Your goal: For each line below that contains the string "rigid", copy that line.

Records shown:
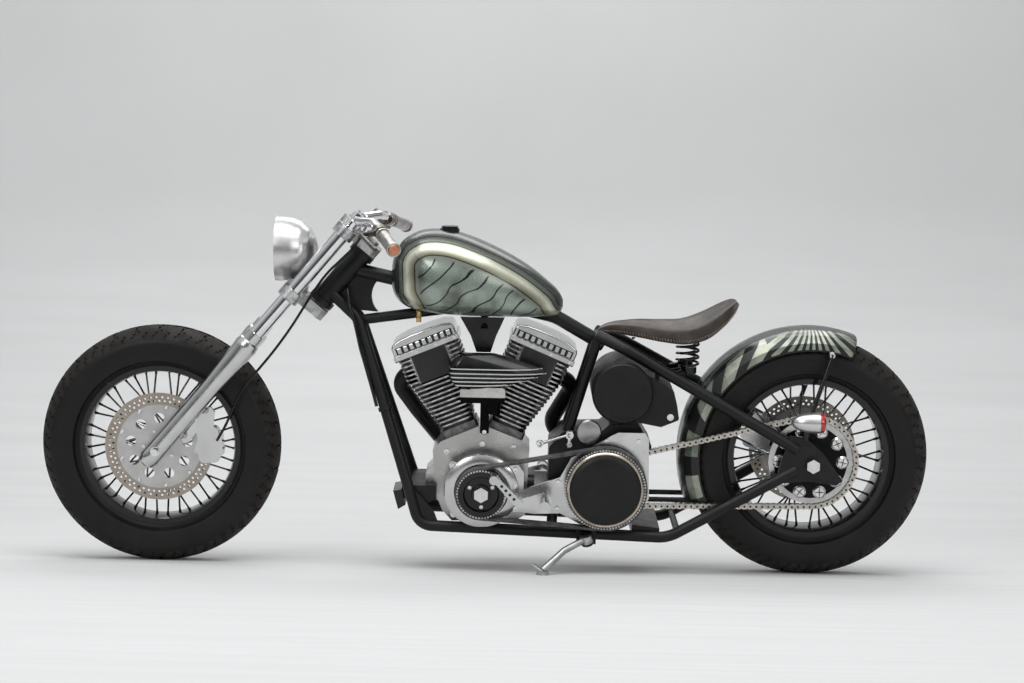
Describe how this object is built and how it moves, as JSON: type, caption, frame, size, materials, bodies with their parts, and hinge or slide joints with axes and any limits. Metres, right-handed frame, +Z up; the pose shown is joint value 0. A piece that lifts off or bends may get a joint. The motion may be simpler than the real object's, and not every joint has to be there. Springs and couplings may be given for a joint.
{
  "type": "bobber motorcycle",
  "caption": "Low custom motorcycle with a V-twin engine, open belt primary, hardtail frame, spring seat and side stand; both wheels, the steering and the stand move.",
  "frame": {"origin": "bottom centre of the parked motorcycle's bounding box, on the floor", "axes": "+X forward along the floor, +Y to the rider's left, +Z up; the motorcycle leans 8 degrees towards +Y on its side stand"},
  "size_m": [2.4, 0.739, 0.9768],
  "materials": {
    "axle_steel": "chromed",
    "bar_chrome": "chromed",
    "belt_rubber": "black",
    "black_rim": "gloss black",
    "brass": "plain brass",
    "caliper_chrome": "polished",
    "carb_alloy": "cast",
    "chain_nickel": "pale nickel",
    "cleaner_black": "black with bright fin edges",
    "clear_glass": "clear",
    "control_bronze": "dark bronze",
    "cylinder_black": "black with bright fin edges",
    "disc_steel": "brushed, browned by heat",
    "engine_alloy": "cast, silver-grey",
    "exhaust_black": "heat-proof black",
    "fender_black": "gloss black with sage-silver stripes",
    "fork_alloy": "polished",
    "fork_chrome": "hard chrome",
    "frame_black": "satin black",
    "gearbox_black": "satin black",
    "grip_alloy": "knurled, with copper-coloured ends",
    "hose_black": "black",
    "lamp_alloy": "spun and polished",
    "oil_black": "gloss black",
    "plate_alloy": "satin",
    "pulley_black": "matte black with bright rims",
    "red_lens": "red, translucent",
    "rocker_alloy": "polished and ribbed",
    "seat_leather": "brown-grey",
    "spokes": "polished stainless",
    "spring_black": "black",
    "sprocket_steel": "bright ring on a black carrier",
    "tank_paint": "sage green metallic with cream highlights",
    "tree_alloy": "satin",
    "tyre_rubber": "charcoal rubber with a brownish tread"
  },
  "bodies": {
    "bike": {"air_cleaner": "cleaner_black", "carburettor": "carb_alloy", "crankcase": "engine_alloy", "drive_chain": "chain_nickel", "engine_top_mount": "plate_alloy", "exhaust_pipes": "exhaust_black", "fender_struts": "spring_black", "filler_cap": "bar_chrome", "foot_controls": "plate_alloy", "frame_backbone": "frame_black", "frame_cradle": "frame_black", "front_cylinder": "cylinder_black", "fuel_tank": "tank_paint", "gearbox": "gearbox_black", "motor_plate": "plate_alloy", "oil_tank": "oil_black", "petcock": "brass", "primary_belt": "belt_rubber", "primary_pulleys": "pulley_black", "pushrod_tubes": "bar_chrome", "rear_axle": "axle_steel", "rear_caliper": "caliper_chrome", "rear_cylinder": "cylinder_black", "rear_fender": "fender_black", "regulator": "cleaner_black", "rocker_boxes": "rocker_alloy", "seat": "seat_leather", "seat_springs": "spring_black", "tail_lamp": "lamp_alloy", "tail_lamp_lens": "red_lens", "wiring_conduit": "hose_black"},
    "fork": {"fork_sliders": "fork_alloy", "fork_tubes": "fork_chrome", "lower_tree": "tree_alloy", "upper_tree": "tree_alloy", "handlebar": "bar_chrome", "grips": "grip_alloy", "controls_and_levers": "control_bronze", "headlamp_bowl": "lamp_alloy", "headlamp_lens": "clear_glass", "front_caliper": "caliper_chrome", "front_axle": "axle_steel", "brake_hose": "hose_black"},
    "front_wheel": {"front_tyre": "tyre_rubber", "front_rim": "black_rim", "front_hub_and_spokes": "spokes", "front_brake_disc": "disc_steel"},
    "rear_wheel": {"rear_tyre": "tyre_rubber", "rear_rim": "black_rim", "rear_hub_and_spokes": "spokes", "rear_brake_disc": "disc_steel", "rear_sprocket": "sprocket_steel"},
    "side_stand": {"side_stand": "frame_black"}
  },
  "joints": [
    {"name": "steering", "type": "hinge", "parent": "bike", "child": "fork", "pos_m": [0.39383, 0.00393, 0.77965], "axis": [-0.6401, 0.1069, 0.7608], "range_deg": [-30, 30]},
    {"name": "front_wheel_spin", "type": "hinge", "parent": "fork", "child": "front_wheel", "pos_m": [0.877, -0.06069, 0.31986], "axis": [0, 0.9903, -0.1392], "continuous": true},
    {"name": "rear_wheel_spin", "type": "hinge", "parent": "bike", "child": "rear_wheel", "pos_m": [-0.873, -0.06013, 0.32382], "axis": [0, 0.9903, -0.1392], "continuous": true},
    {"name": "side_stand_fold", "type": "hinge", "parent": "bike", "child": "side_stand", "pos_m": [-0.277, 0.07715, 0.09347], "axis": [0.204, 0.4489, 0.87], "range_deg": [0, 130]}
  ]
}
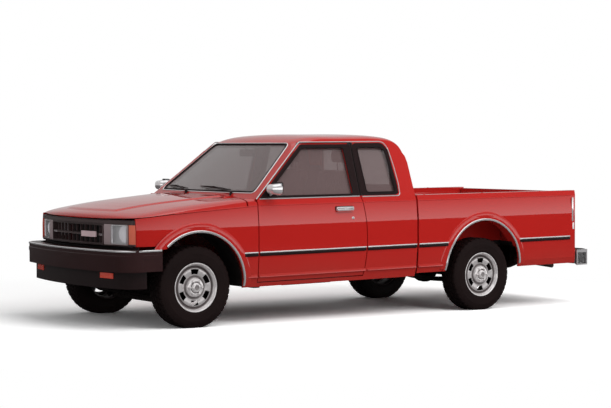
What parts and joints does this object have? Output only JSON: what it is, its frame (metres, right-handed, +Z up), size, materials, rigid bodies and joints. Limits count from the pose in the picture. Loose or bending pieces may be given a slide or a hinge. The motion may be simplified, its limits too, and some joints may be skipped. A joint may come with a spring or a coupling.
{
  "type": "compact extended-cab pickup truck",
  "caption": "Compact extended-cab pickup truck with opening doors, hood and tailgate, steered front wheels, open load bed and ladder frame.",
  "frame": {"origin": "on the ground below the middle of the truck's length and width", "axes": "+X towards the truck's left side, +Y towards the tailgate, +Z up; the front faces -Y"},
  "size_m": [1.86, 5.0448, 1.5405],
  "materials": {
    "body_paint": "aged red gloss paint",
    "inner_paint": "satin black",
    "window_glass": "clear",
    "front_trim": "silver plastic",
    "lens_clear": "fluted lens",
    "lens_amber": "translucent",
    "lens_red": "translucent",
    "bumper_front": "gloss black",
    "black_plastic": "grained",
    "bumper_chrome": "bright plated",
    "dash_plastic": "grained",
    "seat_fabric": "woven cloth",
    "chassis_steel": "satin black",
    "cast_metal": "as cast",
    "radiator_metal": "finned, black",
    "tank_steel": "satin black",
    "exhaust_steel": "dull, heat stained",
    "spare_rubber": "worn",
    "wheel_chrome": "bright plated",
    "tyre_rubber": "worn"
  },
  "bodies": {
    "root": {"cab_shell": "body_paint", "roof_panel": "body_paint", "cowl_panel": "body_paint", "fender_left": "body_paint", "fender_right": "body_paint", "load_bed": "body_paint", "bed_side_left": "body_paint", "bed_side_right": "body_paint", "engine_bay": "inner_paint", "windscreen": "window_glass", "rear_window": "window_glass", "quarter_windows": "window_glass", "grille_panel": "front_trim", "headlamps": "lens_clear", "marker_lamps": "lens_amber", "turn_lamps": "lens_amber", "tail_lamps": "lens_red", "front_bumper": "bumper_front", "front_valance": "black_plastic", "steering_column": "black_plastic", "rear_bumper": "bumper_chrome", "dashboard": "dash_plastic", "seats": "seat_fabric", "frame": "chassis_steel", "front_suspension": "chassis_steel", "rear_axle": "chassis_steel", "leaf_springs": "chassis_steel", "engine_block": "cast_metal", "driveshaft": "cast_metal", "radiator": "radiator_metal", "fuel_tank": "tank_steel", "exhaust": "exhaust_steel", "spare_wheel": "spare_rubber"},
    "door_left": {"door_left": "body_paint", "door_glass_left": "window_glass", "mirror_left": "bumper_chrome"},
    "door_right": {"door_right": "body_paint", "door_glass_right": "window_glass", "mirror_right": "bumper_chrome"},
    "hood": {"hood": "body_paint"},
    "tailgate": {"tailgate": "body_paint"},
    "steering_wheel": {"steering_wheel": "black_plastic"},
    "knuckle_left": {"knuckle_left": "chassis_steel"},
    "knuckle_right": {"knuckle_right": "chassis_steel"},
    "wheel_front_left": {"wheel_front_left": "wheel_chrome", "tyre_front_left": "tyre_rubber"},
    "wheel_front_right": {"wheel_front_right": "wheel_chrome", "tyre_front_right": "tyre_rubber"},
    "wheel_rear_left": {"wheel_rear_left": "wheel_chrome", "tyre_rear_left": "tyre_rubber"},
    "wheel_rear_right": {"wheel_rear_right": "wheel_chrome", "tyre_rear_right": "tyre_rubber"}
  },
  "joints": [
    {"name": "door_left_hinge", "type": "hinge", "parent": "root", "child": "door_left", "pos_m": [0.818, -1.17026, 0.66023], "axis": [0, 0.0169, -0.9999], "range_deg": [0, 65]},
    {"name": "door_right_hinge", "type": "hinge", "parent": "root", "child": "door_right", "pos_m": [-0.818, -1.17026, 0.66023], "axis": [0, -0.0169, 0.9999], "range_deg": [0, 65]},
    {"name": "hood_hinge", "type": "hinge", "parent": "root", "child": "hood", "pos_m": [0, -1.2811, 1.00467], "axis": [-1, 0, 0], "range_deg": [0, 50]},
    {"name": "tailgate_hinge", "type": "hinge", "parent": "root", "child": "tailgate", "pos_m": [0, 2.32333, 0.62537], "axis": [-1, 0, 0], "range_deg": [0, 90]},
    {"name": "steer_left", "type": "hinge", "parent": "root", "child": "knuckle_left", "pos_m": [0.575, -1.76917, 0.315], "axis": [0, 0, 1], "range_deg": [-32, 32]},
    {"name": "steer_right", "type": "hinge", "parent": "root", "child": "knuckle_right", "pos_m": [-0.575, -1.76917, 0.315], "axis": [0, 0, 1], "range_deg": [-32, 32]},
    {"name": "steering_wheel_turn", "type": "hinge", "parent": "root", "child": "steering_wheel", "pos_m": [0.35, -0.74065, 0.98255], "axis": [0, 0.8749, 0.4844], "range_deg": [-520, 520]},
    {"name": "wheel_front_left_spin", "type": "hinge", "parent": "knuckle_left", "child": "wheel_front_left", "pos_m": [0.6975, -1.76917, 0.315], "axis": [1, 0, 0], "continuous": true},
    {"name": "wheel_front_right_spin", "type": "hinge", "parent": "knuckle_right", "child": "wheel_front_right", "pos_m": [-0.6975, -1.76917, 0.315], "axis": [1, 0, 0], "continuous": true},
    {"name": "wheel_rear_left_spin", "type": "hinge", "parent": "root", "child": "wheel_rear_left", "pos_m": [0.6975, 1.21583, 0.315], "axis": [1, 0, 0], "continuous": true},
    {"name": "wheel_rear_right_spin", "type": "hinge", "parent": "root", "child": "wheel_rear_right", "pos_m": [-0.6975, 1.21583, 0.315], "axis": [1, 0, 0], "continuous": true}
  ],
  "couplings": [
    {"joint": "steer_right", "follows": "steer_left", "ratio": 1},
    {"joint": "steering_wheel_turn", "follows": "steer_left", "ratio": 16}
  ]
}
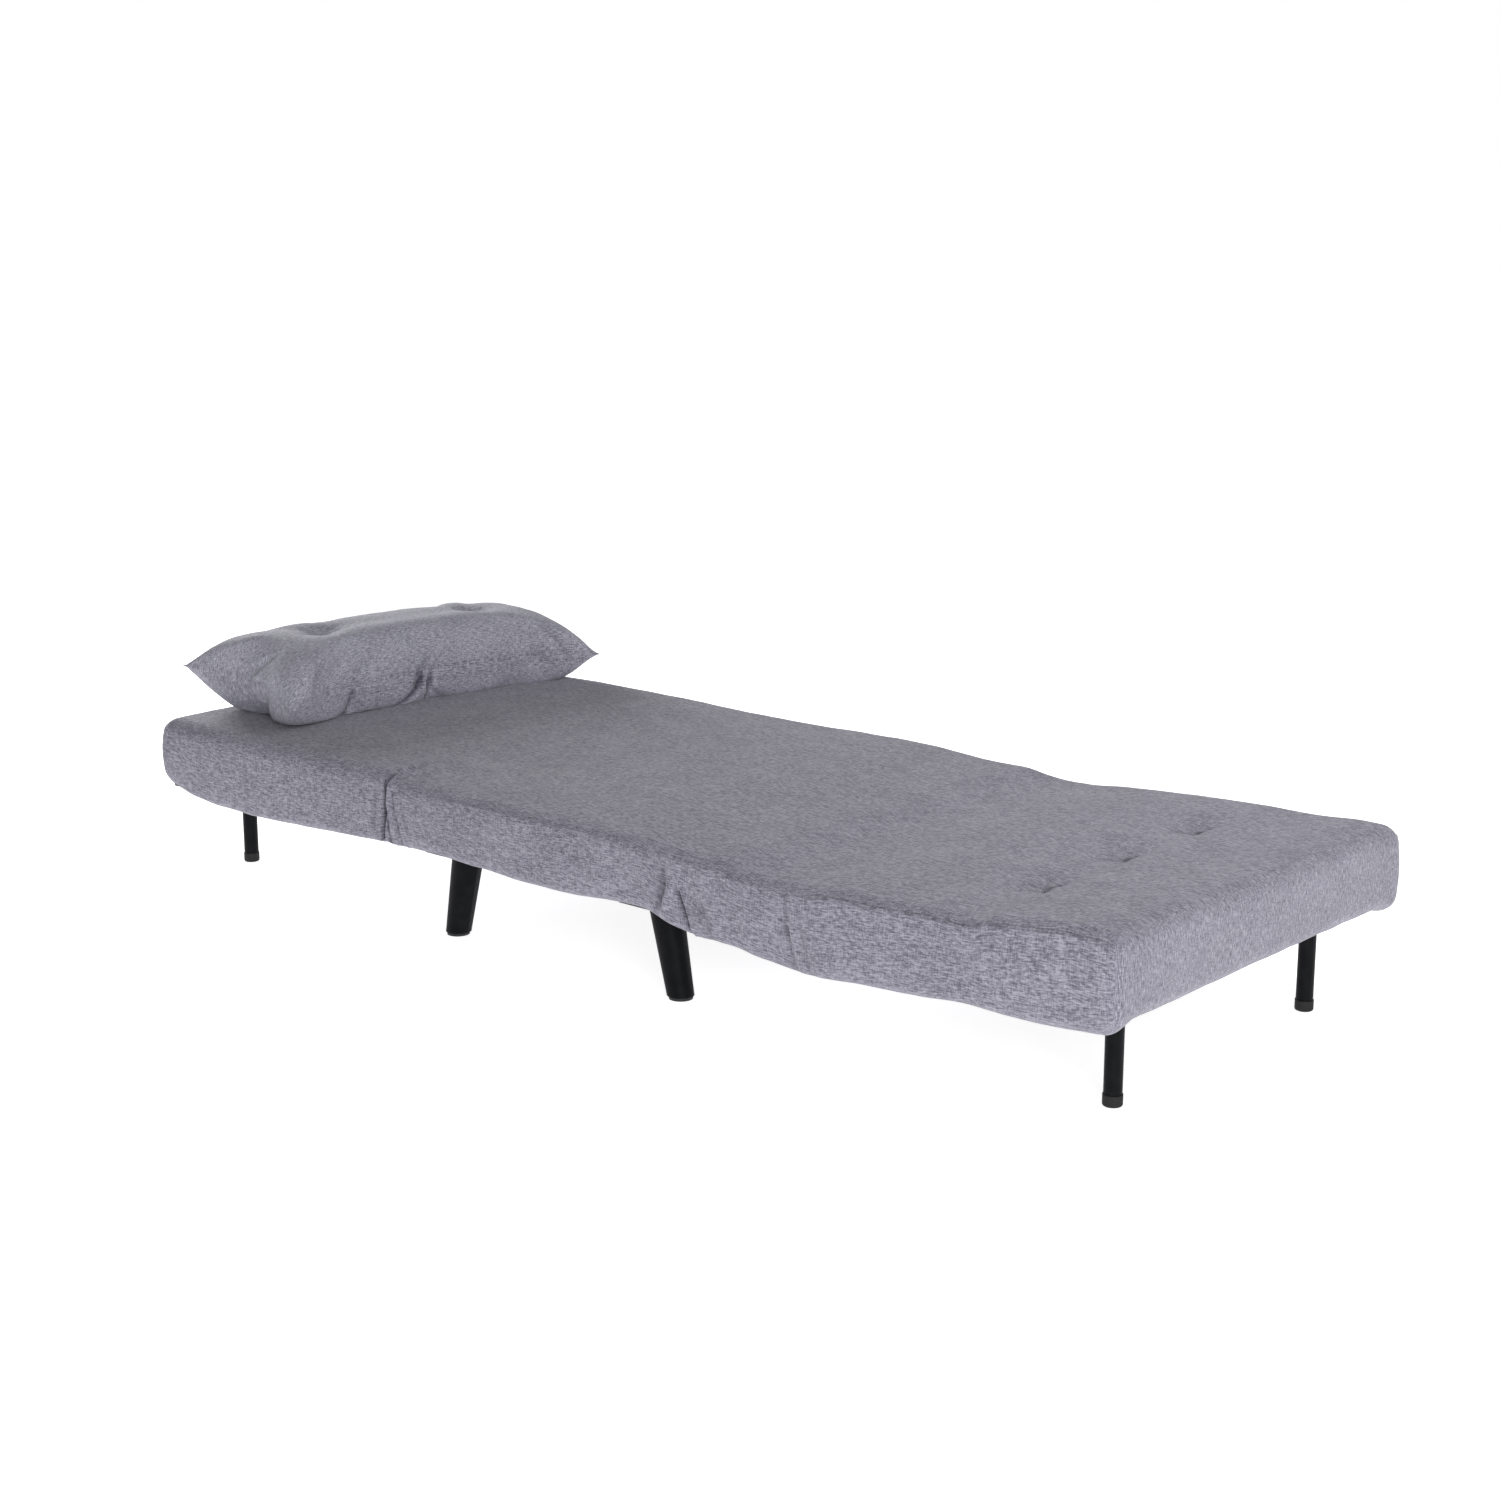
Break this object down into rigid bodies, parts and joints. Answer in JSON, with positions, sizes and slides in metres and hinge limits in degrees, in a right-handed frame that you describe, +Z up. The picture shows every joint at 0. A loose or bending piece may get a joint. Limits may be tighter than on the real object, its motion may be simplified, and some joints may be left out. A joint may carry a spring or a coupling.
{
  "type": "futon sofa bed",
  "caption": "Fold-out chair bed opened flat: padded front, seat and back sections on black legs, with a loose pillow; the front turns over, the back reclines and the end legs fold.",
  "frame": {"origin": "on the floor, under the centre of the opened bed", "axes": "+X along the bed from the pillow end to the back section, +Y across it, +Z up"},
  "size_m": [1.95, 0.742, 0.3957],
  "materials": {
    "cover_cloth": "matte",
    "foam": "matte",
    "lining_cloth": "matte",
    "pillow_cloth": "matte",
    "pillow_fibre": "matte",
    "thread": "matte",
    "frame_steel": "satin",
    "leg_tube_steel": "satin",
    "hinge_steel": "satin",
    "zinc_steel": "satin",
    "slat_wood": "satin",
    "leg_plastic": "satin",
    "black_plastic": "matte",
    "white_plastic": "satin",
    "cap_rubber": "matte"
  },
  "bodies": {
    "seat": {"seat_side_rails": "frame_steel", "seat_cross_rails": "frame_steel", "seat_slats": "slat_wood", "seat_slat_holders": "black_plastic", "seat_foam": "foam", "seat_cover": "cover_cloth", "seat_dust_cloth": "lining_cloth", "tapered_legs": "leg_plastic", "leg_glides": "black_plastic", "leg_studs": "zinc_steel", "leg_nuts": "zinc_steel", "leg_plates": "frame_steel", "leg_plate_screws": "zinc_steel", "flip_fixed_arms": "hinge_steel", "flip_pins": "zinc_steel", "recline_fixed_plates": "hinge_steel", "recline_pins": "zinc_steel", "seat_hinge_bolts": "zinc_steel"},
    "front": {"front_side_rails": "frame_steel", "front_cross_rails": "frame_steel", "front_slats": "slat_wood", "front_slat_holders": "black_plastic", "front_foam": "foam", "front_under_pad": "foam", "front_cover": "cover_cloth", "front_dust_cloth": "cover_cloth", "flip_moving_arms": "hinge_steel", "flip_spacers": "hinge_steel", "front_leg_brackets": "hinge_steel", "front_leg_pins": "zinc_steel", "front_bolts": "zinc_steel"},
    "back": {"back_side_rails": "frame_steel", "back_cross_rails": "frame_steel", "back_slats": "slat_wood", "back_slat_holders": "black_plastic", "back_foam": "foam", "back_cover": "cover_cloth", "back_dust_cloth": "lining_cloth", "recline_moving_arms": "hinge_steel", "recline_pawls": "hinge_steel", "recline_spacers": "hinge_steel", "back_leg_brackets": "hinge_steel", "back_leg_pins": "zinc_steel", "back_bolts": "zinc_steel", "tuft_buttons": "thread", "tuft_ties": "thread", "tuft_washers": "white_plastic"},
    "front_leg": {"front_leg_tube": "leg_tube_steel", "front_leg_posts": "leg_tube_steel", "front_leg_bushes": "white_plastic", "front_leg_caps": "cap_rubber"},
    "back_leg": {"back_leg_tube": "leg_tube_steel", "back_leg_posts": "leg_tube_steel", "back_leg_bushes": "white_plastic", "back_leg_caps": "cap_rubber"},
    "pillow": {"pillow_cover": "pillow_cloth", "pillow_filling": "pillow_fibre", "pillow_ties": "thread"}
  },
  "joints": [
    {"name": "front_flip", "type": "hinge", "parent": "seat", "child": "front", "pos_m": [-0.38493, 0, 0.256], "axis": [0, 1, 0], "range_deg": [0, 180]},
    {"name": "back_recline", "type": "hinge", "parent": "seat", "child": "back", "pos_m": [0.28509, 0, 0.165], "axis": [0, -1, 0], "range_deg": [0, 78]},
    {"name": "front_leg_fold", "type": "hinge", "parent": "front", "child": "front_leg", "pos_m": [-0.9, 0, 0.16], "axis": [0, -1, 0], "range_deg": [0, 90]},
    {"name": "back_leg_fold", "type": "hinge", "parent": "back", "child": "back_leg", "pos_m": [0.9, 0, 0.16], "axis": [0, 1, 0], "range_deg": [0, 90]},
    {"name": "pillow_slide", "type": "slide", "parent": "front", "child": "pillow", "axis": [0, 0.9923, 0.1238], "range_m": [0, 0.85]}
  ],
  "couplings": [
    {"joint": "pillow_slide", "follows": "front_flip", "m_per_rad": 0.27}
  ]
}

Correct output:
What parts and joints does this object have? Output only JSON: what it is, its frame (metres, right-handed, +Z up), size, materials, rigid bodies and joints. Limits count from the pose in the picture. Loose or bending pieces may be given a slide or a hinge. The motion may be simplified, its limits too, and some joints may be skipped. A joint may come with a spring or a coupling.
Break this object down into rigid bodies, parts and joints. Answer in JSON, with positions, sizes and slides in metres and hinge limits in degrees, in a right-handed frame that you describe, +Z up. The picture shows every joint at 0. A loose or bending piece may get a joint. Limits may be tighter than on the real object, its motion may be simplified, and some joints may be left out. A joint may carry a spring or a coupling.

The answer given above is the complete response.